§ **SET EXERCISE**
Return, word for word, every line that follows.

-- begin AVAILABLE DATA --

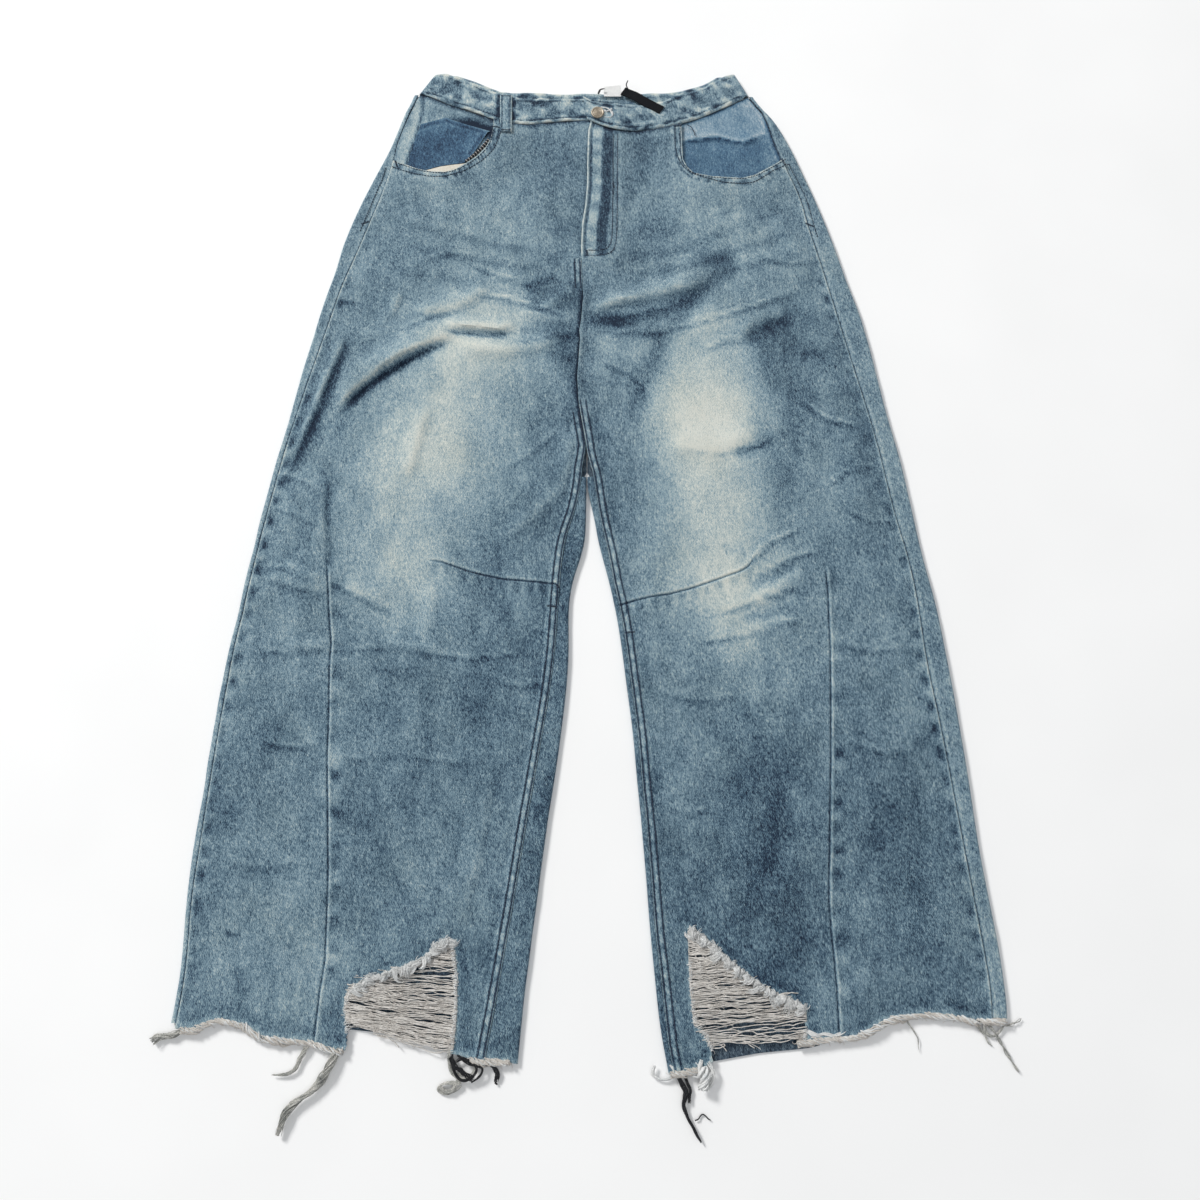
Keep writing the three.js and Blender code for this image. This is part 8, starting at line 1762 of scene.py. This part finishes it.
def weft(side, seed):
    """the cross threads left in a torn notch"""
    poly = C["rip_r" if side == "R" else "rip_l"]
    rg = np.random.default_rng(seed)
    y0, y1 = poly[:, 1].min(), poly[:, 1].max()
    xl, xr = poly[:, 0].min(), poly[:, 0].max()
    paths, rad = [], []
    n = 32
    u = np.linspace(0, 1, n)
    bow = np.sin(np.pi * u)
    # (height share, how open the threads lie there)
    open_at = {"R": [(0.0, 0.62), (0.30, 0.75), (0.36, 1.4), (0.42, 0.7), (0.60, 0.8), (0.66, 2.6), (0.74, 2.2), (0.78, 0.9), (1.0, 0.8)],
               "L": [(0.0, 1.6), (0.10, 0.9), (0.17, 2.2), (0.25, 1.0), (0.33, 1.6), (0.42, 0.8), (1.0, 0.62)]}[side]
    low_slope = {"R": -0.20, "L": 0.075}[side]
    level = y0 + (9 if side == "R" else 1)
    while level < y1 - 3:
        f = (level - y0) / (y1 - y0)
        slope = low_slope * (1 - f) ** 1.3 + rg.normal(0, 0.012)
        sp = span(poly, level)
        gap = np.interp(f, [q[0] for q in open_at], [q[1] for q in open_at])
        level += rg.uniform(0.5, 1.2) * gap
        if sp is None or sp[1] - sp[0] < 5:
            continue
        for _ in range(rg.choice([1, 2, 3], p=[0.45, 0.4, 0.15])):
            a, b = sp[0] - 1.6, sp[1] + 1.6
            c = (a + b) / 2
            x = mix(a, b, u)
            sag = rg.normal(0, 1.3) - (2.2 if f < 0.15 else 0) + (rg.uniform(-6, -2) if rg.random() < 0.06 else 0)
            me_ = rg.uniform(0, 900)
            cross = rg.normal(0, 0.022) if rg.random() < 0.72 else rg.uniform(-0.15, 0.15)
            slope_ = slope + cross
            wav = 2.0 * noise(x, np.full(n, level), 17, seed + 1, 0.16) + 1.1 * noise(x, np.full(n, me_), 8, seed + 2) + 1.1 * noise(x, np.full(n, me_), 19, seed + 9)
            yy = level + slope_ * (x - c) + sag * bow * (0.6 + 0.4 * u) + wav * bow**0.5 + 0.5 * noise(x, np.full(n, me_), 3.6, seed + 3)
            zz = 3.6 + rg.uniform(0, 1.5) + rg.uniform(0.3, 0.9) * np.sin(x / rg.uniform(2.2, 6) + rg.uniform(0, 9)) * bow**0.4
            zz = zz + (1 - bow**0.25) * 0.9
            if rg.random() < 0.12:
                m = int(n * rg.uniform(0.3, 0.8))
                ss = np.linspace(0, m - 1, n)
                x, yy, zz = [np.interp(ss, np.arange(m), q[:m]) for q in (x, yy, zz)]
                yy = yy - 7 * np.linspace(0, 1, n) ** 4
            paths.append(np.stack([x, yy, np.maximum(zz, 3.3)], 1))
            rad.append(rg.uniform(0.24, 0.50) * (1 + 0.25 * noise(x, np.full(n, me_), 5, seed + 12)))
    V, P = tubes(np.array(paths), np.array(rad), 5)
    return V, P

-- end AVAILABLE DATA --

§ **EXERCISE ANSWER**
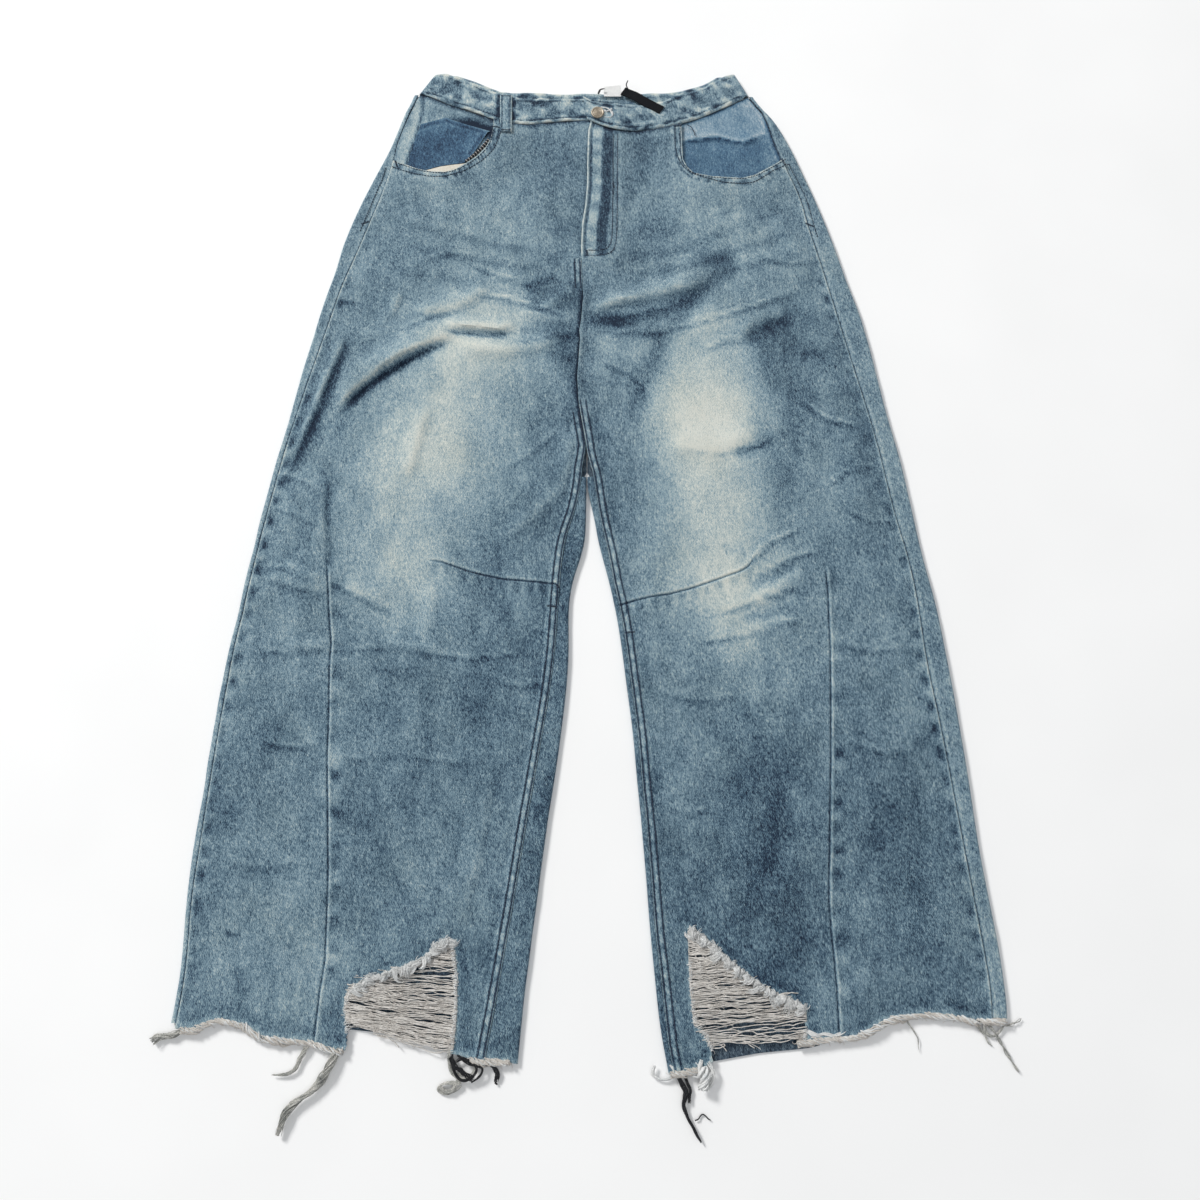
Keep writing the three.js and Blender code for this image. This is part 8, starting at line 1762 of scene.py. This part finishes it.
def weft(side, seed):
    """the cross threads left in a torn notch"""
    poly = C["rip_r" if side == "R" else "rip_l"]
    rg = np.random.default_rng(seed)
    y0, y1 = poly[:, 1].min(), poly[:, 1].max()
    xl, xr = poly[:, 0].min(), poly[:, 0].max()
    paths, rad = [], []
    n = 32
    u = np.linspace(0, 1, n)
    bow = np.sin(np.pi * u)
    # (height share, how open the threads lie there)
    open_at = {"R": [(0.0, 0.62), (0.30, 0.75), (0.36, 1.4), (0.42, 0.7), (0.60, 0.8), (0.66, 2.6), (0.74, 2.2), (0.78, 0.9), (1.0, 0.8)],
               "L": [(0.0, 1.6), (0.10, 0.9), (0.17, 2.2), (0.25, 1.0), (0.33, 1.6), (0.42, 0.8), (1.0, 0.62)]}[side]
    low_slope = {"R": -0.20, "L": 0.075}[side]
    level = y0 + (9 if side == "R" else 1)
    while level < y1 - 3:
        f = (level - y0) / (y1 - y0)
        slope = low_slope * (1 - f) ** 1.3 + rg.normal(0, 0.012)
        sp = span(poly, level)
        gap = np.interp(f, [q[0] for q in open_at], [q[1] for q in open_at])
        level += rg.uniform(0.5, 1.2) * gap
        if sp is None or sp[1] - sp[0] < 5:
            continue
        for _ in range(rg.choice([1, 2, 3], p=[0.45, 0.4, 0.15])):
            a, b = sp[0] - 1.6, sp[1] + 1.6
            c = (a + b) / 2
            x = mix(a, b, u)
            sag = rg.normal(0, 1.3) - (2.2 if f < 0.15 else 0) + (rg.uniform(-6, -2) if rg.random() < 0.06 else 0)
            me_ = rg.uniform(0, 900)
            cross = rg.normal(0, 0.022) if rg.random() < 0.72 else rg.uniform(-0.15, 0.15)
            slope_ = slope + cross
            wav = 2.0 * noise(x, np.full(n, level), 17, seed + 1, 0.16) + 1.1 * noise(x, np.full(n, me_), 8, seed + 2) + 1.1 * noise(x, np.full(n, me_), 19, seed + 9)
            yy = level + slope_ * (x - c) + sag * bow * (0.6 + 0.4 * u) + wav * bow**0.5 + 0.5 * noise(x, np.full(n, me_), 3.6, seed + 3)
            zz = 3.6 + rg.uniform(0, 1.5) + rg.uniform(0.3, 0.9) * np.sin(x / rg.uniform(2.2, 6) + rg.uniform(0, 9)) * bow**0.4
            zz = zz + (1 - bow**0.25) * 0.9
            if rg.random() < 0.12:
                m = int(n * rg.uniform(0.3, 0.8))
                ss = np.linspace(0, m - 1, n)
                x, yy, zz = [np.interp(ss, np.arange(m), q[:m]) for q in (x, yy, zz)]
                yy = yy - 7 * np.linspace(0, 1, n) ** 4
            paths.append(np.stack([x, yy, np.maximum(zz, 3.3)], 1))
            rad.append(rg.uniform(0.24, 0.50) * (1 + 0.25 * noise(x, np.full(n, me_), 5, seed + 12)))
    V, P = tubes(np.array(paths), np.array(rad), 5)
    return V, P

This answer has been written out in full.